• Written instruction: For the listing that follows, give again exactly the lines from the one with "for n, z in" to the one with "obj.parent = empty", including both.

• Data to use:
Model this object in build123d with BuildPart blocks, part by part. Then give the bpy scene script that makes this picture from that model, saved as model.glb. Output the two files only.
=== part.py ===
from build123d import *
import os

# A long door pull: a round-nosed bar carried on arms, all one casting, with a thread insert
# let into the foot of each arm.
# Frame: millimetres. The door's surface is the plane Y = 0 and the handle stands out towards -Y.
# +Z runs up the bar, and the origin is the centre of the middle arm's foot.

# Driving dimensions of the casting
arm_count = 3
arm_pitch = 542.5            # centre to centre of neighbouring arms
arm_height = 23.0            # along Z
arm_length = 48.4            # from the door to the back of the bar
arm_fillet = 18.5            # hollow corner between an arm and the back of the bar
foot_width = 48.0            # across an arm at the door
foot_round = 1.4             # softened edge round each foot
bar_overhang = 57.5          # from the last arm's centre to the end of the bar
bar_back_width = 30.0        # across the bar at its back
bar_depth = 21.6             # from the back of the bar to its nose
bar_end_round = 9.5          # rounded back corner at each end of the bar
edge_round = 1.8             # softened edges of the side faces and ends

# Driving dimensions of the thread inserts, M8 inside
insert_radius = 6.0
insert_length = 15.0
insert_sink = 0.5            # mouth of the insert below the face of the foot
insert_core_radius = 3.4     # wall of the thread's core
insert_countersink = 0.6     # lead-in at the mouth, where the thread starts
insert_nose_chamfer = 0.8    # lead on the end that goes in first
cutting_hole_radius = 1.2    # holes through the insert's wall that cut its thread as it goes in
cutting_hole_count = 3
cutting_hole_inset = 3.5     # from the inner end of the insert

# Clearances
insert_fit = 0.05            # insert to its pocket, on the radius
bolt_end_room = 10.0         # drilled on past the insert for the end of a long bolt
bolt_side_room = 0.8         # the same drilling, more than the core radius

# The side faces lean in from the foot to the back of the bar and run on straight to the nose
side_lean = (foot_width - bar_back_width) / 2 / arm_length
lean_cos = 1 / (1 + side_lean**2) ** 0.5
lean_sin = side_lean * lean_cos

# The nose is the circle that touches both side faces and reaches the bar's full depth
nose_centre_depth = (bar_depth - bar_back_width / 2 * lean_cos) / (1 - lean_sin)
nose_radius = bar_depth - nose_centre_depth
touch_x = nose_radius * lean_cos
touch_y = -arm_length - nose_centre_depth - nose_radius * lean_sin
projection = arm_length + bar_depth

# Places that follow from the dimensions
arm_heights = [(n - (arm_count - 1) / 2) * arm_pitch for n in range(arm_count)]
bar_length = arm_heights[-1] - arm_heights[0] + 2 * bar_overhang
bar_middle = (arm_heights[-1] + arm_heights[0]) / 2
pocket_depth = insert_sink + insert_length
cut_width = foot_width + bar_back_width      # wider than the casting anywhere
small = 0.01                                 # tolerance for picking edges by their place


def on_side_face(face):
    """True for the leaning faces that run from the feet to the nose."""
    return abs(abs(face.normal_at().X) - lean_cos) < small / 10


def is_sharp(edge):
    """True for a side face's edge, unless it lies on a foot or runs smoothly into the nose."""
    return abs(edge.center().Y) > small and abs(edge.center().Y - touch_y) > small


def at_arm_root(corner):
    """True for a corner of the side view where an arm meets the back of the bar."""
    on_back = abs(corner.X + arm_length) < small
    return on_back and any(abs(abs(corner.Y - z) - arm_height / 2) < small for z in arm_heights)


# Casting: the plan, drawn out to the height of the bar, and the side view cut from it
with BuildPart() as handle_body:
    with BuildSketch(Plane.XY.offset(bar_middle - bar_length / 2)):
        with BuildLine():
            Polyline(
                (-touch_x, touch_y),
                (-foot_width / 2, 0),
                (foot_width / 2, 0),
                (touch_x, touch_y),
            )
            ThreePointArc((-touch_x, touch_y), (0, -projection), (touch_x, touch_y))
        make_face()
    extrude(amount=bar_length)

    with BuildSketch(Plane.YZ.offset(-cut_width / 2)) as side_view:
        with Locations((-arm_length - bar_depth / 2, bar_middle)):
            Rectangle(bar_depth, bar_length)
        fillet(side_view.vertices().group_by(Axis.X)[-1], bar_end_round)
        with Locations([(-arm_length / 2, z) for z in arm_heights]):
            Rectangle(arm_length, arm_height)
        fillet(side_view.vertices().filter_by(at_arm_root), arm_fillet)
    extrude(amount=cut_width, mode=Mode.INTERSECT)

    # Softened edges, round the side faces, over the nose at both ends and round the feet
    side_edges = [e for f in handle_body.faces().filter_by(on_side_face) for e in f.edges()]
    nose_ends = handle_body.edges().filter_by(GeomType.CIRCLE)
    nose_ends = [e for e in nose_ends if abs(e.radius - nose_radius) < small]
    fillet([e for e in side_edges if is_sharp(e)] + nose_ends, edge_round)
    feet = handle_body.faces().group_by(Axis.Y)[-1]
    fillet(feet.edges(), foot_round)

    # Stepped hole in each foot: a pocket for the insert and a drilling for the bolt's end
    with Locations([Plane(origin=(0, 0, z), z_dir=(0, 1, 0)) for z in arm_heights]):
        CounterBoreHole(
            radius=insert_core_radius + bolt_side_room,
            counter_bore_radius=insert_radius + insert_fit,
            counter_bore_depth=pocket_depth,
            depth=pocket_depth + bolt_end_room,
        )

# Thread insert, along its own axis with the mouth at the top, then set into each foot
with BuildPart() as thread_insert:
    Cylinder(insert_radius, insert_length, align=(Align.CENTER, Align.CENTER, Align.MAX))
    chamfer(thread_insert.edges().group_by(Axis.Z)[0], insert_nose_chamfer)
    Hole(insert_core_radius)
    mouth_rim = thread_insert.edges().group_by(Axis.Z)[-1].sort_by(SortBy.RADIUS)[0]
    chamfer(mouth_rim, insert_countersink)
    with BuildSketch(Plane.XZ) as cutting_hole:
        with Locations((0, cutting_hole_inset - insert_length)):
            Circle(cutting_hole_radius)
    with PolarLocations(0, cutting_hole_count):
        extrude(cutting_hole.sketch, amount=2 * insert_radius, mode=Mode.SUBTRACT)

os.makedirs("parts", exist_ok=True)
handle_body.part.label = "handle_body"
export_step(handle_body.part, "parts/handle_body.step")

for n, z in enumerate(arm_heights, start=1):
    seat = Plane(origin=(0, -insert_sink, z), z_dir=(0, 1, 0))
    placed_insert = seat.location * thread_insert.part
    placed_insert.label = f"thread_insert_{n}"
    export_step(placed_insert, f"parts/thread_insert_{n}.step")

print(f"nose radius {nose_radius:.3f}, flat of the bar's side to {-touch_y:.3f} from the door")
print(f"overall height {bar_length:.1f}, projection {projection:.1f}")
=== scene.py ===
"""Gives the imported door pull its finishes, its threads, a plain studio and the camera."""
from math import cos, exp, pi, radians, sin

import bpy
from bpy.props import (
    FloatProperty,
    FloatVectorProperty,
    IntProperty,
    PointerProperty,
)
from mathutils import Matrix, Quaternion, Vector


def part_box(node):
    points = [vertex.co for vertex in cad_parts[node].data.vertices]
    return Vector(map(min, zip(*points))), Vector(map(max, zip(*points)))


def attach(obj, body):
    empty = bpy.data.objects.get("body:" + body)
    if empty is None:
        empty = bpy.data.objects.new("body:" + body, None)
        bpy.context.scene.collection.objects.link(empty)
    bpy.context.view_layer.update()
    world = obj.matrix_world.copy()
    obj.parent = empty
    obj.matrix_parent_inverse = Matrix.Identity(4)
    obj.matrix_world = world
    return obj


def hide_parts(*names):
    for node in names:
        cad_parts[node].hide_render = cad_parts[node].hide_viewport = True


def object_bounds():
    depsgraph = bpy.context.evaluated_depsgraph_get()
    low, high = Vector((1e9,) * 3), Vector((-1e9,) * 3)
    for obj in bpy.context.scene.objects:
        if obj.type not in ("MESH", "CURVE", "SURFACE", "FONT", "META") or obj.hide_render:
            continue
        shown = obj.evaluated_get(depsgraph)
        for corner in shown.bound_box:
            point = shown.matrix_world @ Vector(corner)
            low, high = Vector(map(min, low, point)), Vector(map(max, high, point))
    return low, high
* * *
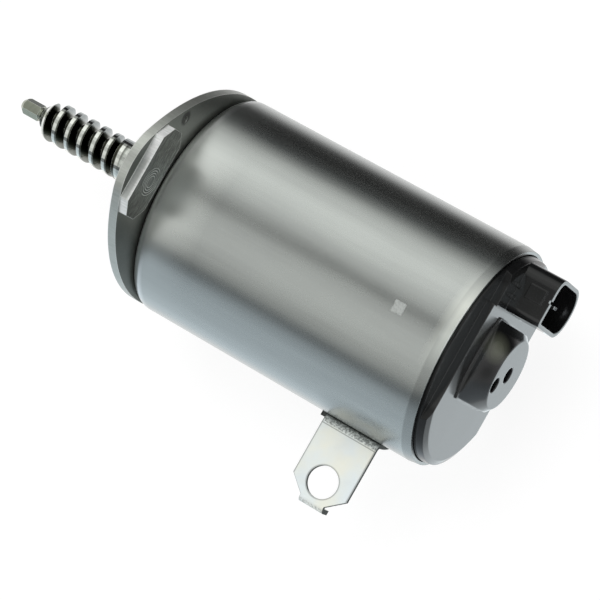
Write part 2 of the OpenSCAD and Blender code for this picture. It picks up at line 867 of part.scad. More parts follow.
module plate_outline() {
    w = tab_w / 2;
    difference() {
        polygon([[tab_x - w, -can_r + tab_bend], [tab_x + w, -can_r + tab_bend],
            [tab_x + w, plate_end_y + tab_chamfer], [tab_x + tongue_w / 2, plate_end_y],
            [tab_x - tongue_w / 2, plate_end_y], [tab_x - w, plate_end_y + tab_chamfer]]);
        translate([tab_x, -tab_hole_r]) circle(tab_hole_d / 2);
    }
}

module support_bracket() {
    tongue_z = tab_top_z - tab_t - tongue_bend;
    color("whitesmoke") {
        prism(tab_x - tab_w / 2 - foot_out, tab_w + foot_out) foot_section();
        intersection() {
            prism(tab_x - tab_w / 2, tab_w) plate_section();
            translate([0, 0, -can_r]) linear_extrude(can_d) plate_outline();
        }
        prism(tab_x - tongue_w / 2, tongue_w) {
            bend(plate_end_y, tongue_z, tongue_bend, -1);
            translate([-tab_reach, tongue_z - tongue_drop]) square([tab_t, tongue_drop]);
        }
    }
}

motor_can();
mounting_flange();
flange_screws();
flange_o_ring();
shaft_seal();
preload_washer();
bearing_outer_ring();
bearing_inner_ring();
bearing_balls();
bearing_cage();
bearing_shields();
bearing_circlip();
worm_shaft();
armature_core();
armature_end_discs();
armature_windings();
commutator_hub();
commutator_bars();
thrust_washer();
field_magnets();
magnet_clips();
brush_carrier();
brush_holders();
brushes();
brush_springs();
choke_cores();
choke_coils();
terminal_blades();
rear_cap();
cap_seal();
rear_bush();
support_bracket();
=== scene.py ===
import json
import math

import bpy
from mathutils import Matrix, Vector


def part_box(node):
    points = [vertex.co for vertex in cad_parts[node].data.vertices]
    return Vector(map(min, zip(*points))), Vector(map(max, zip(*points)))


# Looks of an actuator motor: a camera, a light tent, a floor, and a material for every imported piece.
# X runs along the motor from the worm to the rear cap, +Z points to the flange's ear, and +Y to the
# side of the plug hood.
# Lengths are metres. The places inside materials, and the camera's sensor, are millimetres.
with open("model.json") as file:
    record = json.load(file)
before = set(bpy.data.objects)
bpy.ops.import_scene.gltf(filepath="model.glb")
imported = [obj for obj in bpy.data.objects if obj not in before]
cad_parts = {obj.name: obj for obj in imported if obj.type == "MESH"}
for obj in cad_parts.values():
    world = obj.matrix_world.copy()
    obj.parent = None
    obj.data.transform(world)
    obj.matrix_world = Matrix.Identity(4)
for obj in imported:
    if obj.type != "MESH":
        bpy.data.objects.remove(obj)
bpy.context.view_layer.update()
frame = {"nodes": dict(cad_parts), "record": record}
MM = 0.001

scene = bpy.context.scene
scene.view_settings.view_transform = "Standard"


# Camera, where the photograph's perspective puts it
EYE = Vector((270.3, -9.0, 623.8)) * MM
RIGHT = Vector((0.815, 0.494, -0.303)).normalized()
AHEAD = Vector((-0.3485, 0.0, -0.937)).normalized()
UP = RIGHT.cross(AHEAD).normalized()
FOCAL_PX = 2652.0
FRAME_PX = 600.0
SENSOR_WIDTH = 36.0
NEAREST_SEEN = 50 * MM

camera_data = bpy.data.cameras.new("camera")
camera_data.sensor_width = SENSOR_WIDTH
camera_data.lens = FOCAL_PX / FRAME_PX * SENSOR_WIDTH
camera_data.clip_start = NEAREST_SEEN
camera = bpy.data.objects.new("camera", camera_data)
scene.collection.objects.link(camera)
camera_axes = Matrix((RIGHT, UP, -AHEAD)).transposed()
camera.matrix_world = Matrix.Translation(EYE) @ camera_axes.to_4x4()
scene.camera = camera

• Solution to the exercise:
for n, z in enumerate(arm_heights, start=1):
    seat = Plane(origin=(0, -insert_sink, z), z_dir=(0, 1, 0))
    placed_insert = seat.location * thread_insert.part
    placed_insert.label = f"thread_insert_{n}"
    export_step(placed_insert, f"parts/thread_insert_{n}.step")

print(f"nose radius {nose_radius:.3f}, flat of the bar's side to {-touch_y:.3f} from the door")
print(f"overall height {bar_length:.1f}, projection {projection:.1f}")
=== scene.py ===
"""Gives the imported door pull its finishes, its threads, a plain studio and the camera."""
from math import cos, exp, pi, radians, sin

import bpy
from bpy.props import (
    FloatProperty,
    FloatVectorProperty,
    IntProperty,
    PointerProperty,
)
from mathutils import Matrix, Quaternion, Vector


def part_box(node):
    points = [vertex.co for vertex in cad_parts[node].data.vertices]
    return Vector(map(min, zip(*points))), Vector(map(max, zip(*points)))


def attach(obj, body):
    empty = bpy.data.objects.get("body:" + body)
    if empty is None:
        empty = bpy.data.objects.new("body:" + body, None)
        bpy.context.scene.collection.objects.link(empty)
    bpy.context.view_layer.update()
    world = obj.matrix_world.copy()
    obj.parent = empty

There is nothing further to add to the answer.